Referencing Forrester’s “US Interactive Marketing Forecast,2009 To 2014″ report:
The image above shows the forecast that marketers will continue to spend 5 times more on PPC than SEO. Likely reasons being that:
- PPC’s results are more predictable than SEO
- PPC is easier to do and much faster
Of course, best results can be obtained by mixing them at different stages of your business and different times.
How to use PPC:
- At the start of a digital marketing campaign. When organic traffic is near zero, PPC is naturally justified but only when a website is user-friendly and has enough content to be able to convert users who come in from the paid ads.
- Outsource it when you do not have the skills or time to manage it. Solutions like Google Adwords can provide great ROI if and only if well managed, else they will be fast and huge waste of money.
How to use SEO:
- All the time.
- Website coding needs to be friendly to search engines.
- If using programs like WordPress then essentially it is built for SEO already, else if site is built from scratch then SEO techniques need to be incorporated right from the start.
- If SEO is outsourced, enough budget should be allocated for it right from the start.
- Old sites without enough links to it get a poor record with search engines, so start early with regular content and link building.
- If done right, SEO should minimally generate 5 times return on investment. 10 times should be a normal.
- Cheat tip: Find a SEO consultancy that ranks high for the necessary keywords for more than six months. SEO consultants shouldn’t need to rely on PPC do they?

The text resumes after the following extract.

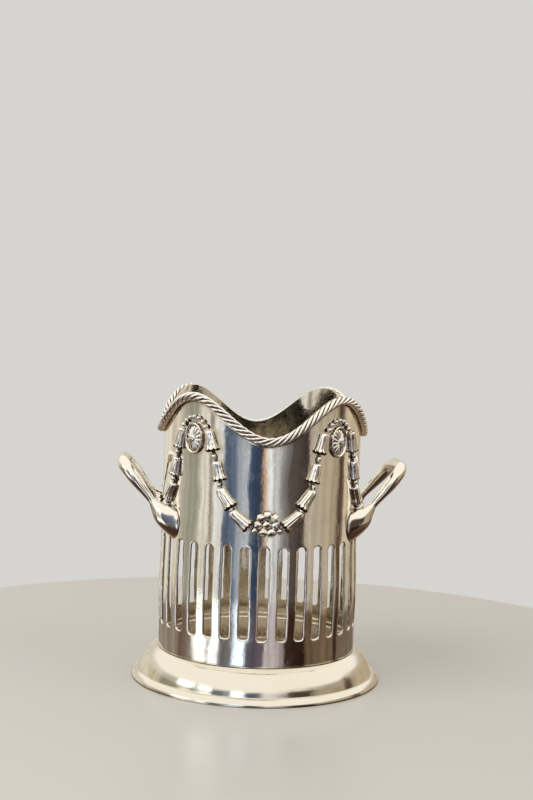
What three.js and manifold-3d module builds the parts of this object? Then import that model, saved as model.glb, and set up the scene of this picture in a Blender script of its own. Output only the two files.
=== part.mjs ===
// A silver-plated champagne bucket stand, in millimetres with +Z up. A pierced sleeve with a waved,
// rope-edged rim is soldered onto a spun foot. A pan inside the foot carries the bottle. Two loop
// handles and four festoons of cast husks, berries and oval rosettes are applied to the sleeve.
// The origin is at the centre of the foot's underside. The front, a dip of the rim, faces -Y, and
// the handles point along +X and -X.
import * as THREE from 'three';
import { mergeVertices } from 'three/addons/utils/BufferGeometryUtils.js';
import Module from 'manifold-3d';

const wasm = await Module();
wasm.setup();

// Sheet and solder
const SOLDER_GAP = 0.3;
const SHEET = 1.2;

// Sleeve and its piercing
const SLEEVE_RADIUS = 54;
const SLEEVE_BASE = 17.1;
const SLEEVE_FACETS = 68; // two to a slot, so that each slot lies on one facet
const SLOT_COUNT = 34;
const SLOT_WIDTH = 4.8;
const SLOT_BOTTOM = 31.2;
const SLOT_TOP = 79.9;
const FIRST_SLOT_DEGREES = -1;

// Rope border, soldered flat against the outside of the waved rim, whose side dips are the shallower
const RIM_WAVES = 4;
const RIM_MIDDLE = 145.7;
const RIM_RISE = 10.4;
const RIM_SIDE_LIFT = 0.8;
const ROPE_RADIUS = 2.45;
const ROPE_RING_RADIUS = 55.2;
const ROPE_STEPS = 80;
const SHEET_EDGE_RISE = 1.8;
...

- White hat SEO preferred, as unorthodox black hat methods can get penalized by search engines and remedies can get really costly.
- Estimate the target ONLINE market first and the possible returns, then spend accordingly
- E.g. for a $100k ONLINE market and a desired ROI of 30%, the total marketing spend should not be over $75k.
- Make sure your consultants set up ROI measurements for you
- It is crucial to measure results using e.g. Google Analytics to know whether the traffic bring about the purchases or sign ups needed to obtain the desired ROI.
- Purchase are simple to measure using Google Analytics “Ecommerce” tracking.